Separate enrichment analysis of pathways for up- and downregulated genes
Guini Hong, Wenjing Zhang, Hongdong Li, Xiaopei Shen and Zheng Guo
J. R. Soc. Interface 6 March 2014 vol. 11 no. 92
http://rsif.royalsocietypublishing.org/content/11/92/20130950.short?rss=1
Abstract:
Two strategies are often adopted for enrichment analysis of pathways: the analysis of all differentially expressed (DE) genes together or the analysis of up- and downregulated genes separately. However, few studies have examined the rationales of these enrichment analysis strategies. Using both microarray and RNA-seq data, we show that gene pairs with functional links in pathways tended to have positively correlated expression levels, which could result in an imbalance between the up- and downregulated genes in particular pathways. We then show that the imbalance could greatly reduce the statistical power for finding disease-associated pathways through the analysis of all-DE genes. Further, using gene expression profiles from five types of tumours, we illustrate that the separate analysis of up- and downregulated genes could identify more pathways that are really pertinent to phenotypic difference. In conclusion, analysing up- and downregulated genes separately is more powerful than analysing all of the DE genes together.

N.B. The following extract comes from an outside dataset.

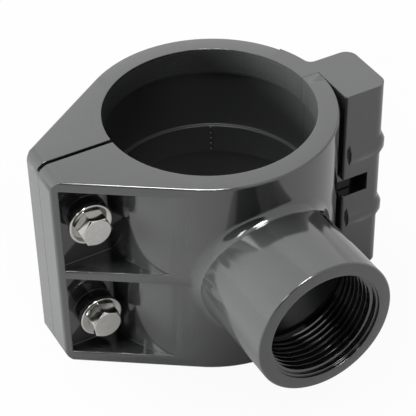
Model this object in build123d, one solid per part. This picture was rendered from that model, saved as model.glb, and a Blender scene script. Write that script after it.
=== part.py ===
from build123d import *
import math
import os

os.makedirs("parts", exist_ok=True)

# Hinged clamp saddle for a 75 mm pipe with a G 1 1/4 outlet.  Millimetres.
# Z is the pipe axis, z = 0 the lower end face, -Y the outlet, -X the bolted side, +X the hinge.

# pipe bore and body
bore_r = 37.5
wall = 7.5
height = 81.0
mid = height / 2
body_r = bore_r + wall
recess_r = bore_r + 1.4          # bore between the gripping bands
end_band = 10.3                  # height of the band at each end
mid_band = 11.8                  # height of the middle band
rim_bevel = 0.7
hairline = 0.1                   # joint line where the two halves meet

# bolted side
flange_end = 65.4
flange_half = 9.3                # half width of the end face
flange_gap = 1.6                 # open gap between the flanges
end_round = 4.5                  # rounding of the flange end, seen from the front
corner_round = 1.6               # upright corners of the flange end
plate_t = 7.7                    # flange plate behind the pockets
end_wall = 2.3
end_rib = 4.4                    # top and bottom ribs
mid_rib = 3.8
lip_drop = 2.6                   # the closing lip stays clear of the end rounding
lip_t = 2.3

# fasteners
bolt_x = -52.7
bolt_rise = 21.2                 # bolts above and below mid height
boss_r = 7.3
boss_face = 12.6                 # washer seat from the split plane
shank_r = 3.0
front_hole_r = 4.7                # room for the swing of the outlet half
rear_hole_r = 4.0
washer_r = 7.85
washer_bore_r = 3.3
washer_t = 1.5
hex_flats = 10.2
hex_h = 5.0
hex_face_r = 4.9                 # flat circle left by the 30 degree chamfer
nut_fit = 0.05
bolt_tip = 29.0                  # tip of the bolt behind the split plane
tip_bevel = 0.7
head_turn = {"upper": 8, "lower": 21}
hole_play = {"upper": -0.9, "lower": 0.3}    # the bolts sit off centre in their holes

# outlet
outlet_r = 25.7
outlet_face = 77.3
outlet_root = 2.4                # facets of the concave root
root_ease = 0.95
thread_r = 20.955                # G 1 1/4 major radius
thread_depth = 22.0
passage_r = 17.5
pad_r = 28.0                     # raised pad that carries the seal
seal_in_r = 19.6
seal_out_r = 24.4
seal_depth = 3.8
seal_side_gap = 0.2
seal_sink = 0.05

# hinge
block_left = 44.35
block_right = 62.0
block_front = -18.4
block_back = 6.64
block_round = 4.3
block_nose = 1.2
neck_round = 3.0
front_flat = 44.1                # flat on the outlet half beside the block
pivot_x = 49.6
pivot_y = -9.4
pin_r = 2.5
pin_fit = 0.05
pin_low = 3.0
pin_top = 58.0
knuckle_r = 4.8
slot_h = 7.8
slot_right = 54.9
slot_back = -3.6
tongue_t = 7.2
tongue_root = 38.0               # where the tongue grows out of the body wall
prop_x = 43.7                    # outer edge of the prop under the tongue
prop_w = 5.5
prop_drop = 13.6
prop_taper = 2.4
band_rise = 14.4                 # raised bands above and below the slot
band_out = 1.4
band_flat = 3.0
band_slope = 3.2
band_start = 46.6
band_end = 2.0


def slab(sketch, z0, z1):
    """A plan shape extruded from z0 up to z1."""
    return extrude(Pos(0, 0, z0) * sketch, z1 - z0, dir=(0, 0, 1))


def rod(x, z, r, y0, y1):
    """A cylinder along Y from y0 to y1."""
    return Pos(x, (y0 + y1) / 2, z) * Rot(90, 0, 0) * Cylinder(r, abs(y1 - y0))


def side_space(side, y0):
    """Everything beyond the plane y = y0 on one side."""
    return Pos(0, y0 + side * 100, mid) * Box(300, 200, height + 20)


def tangent_point(x, y, r):
    """Where the line from (x, y) touches the circle, on the outer side."""
    turn = math.atan2(y, x) - math.copysign(math.acos(r / math.hypot(x, y)), y)
    return r * math.cos(turn), r * math.sin(turn)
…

We filter like this a lot for certain down stream analyses. For example, GO term enrichment analysis is a good example. Seems to me that were just talking about the differences between one and two tailed significance testing. Two tailed is going to be more conservative because the threshold pvalue is split to both sides of the NULL distribution, whereas one sided cutoff is for just one side of the distrubion. While this might make it easier to call significance in one direction, that's really all it does. You could have the same effect by doing a two tailed test, and setting you're pvalue cutoff to 0.1. Unless you can justify why you're doing a one tailed test, then you shouldn't be doing a one tailed test.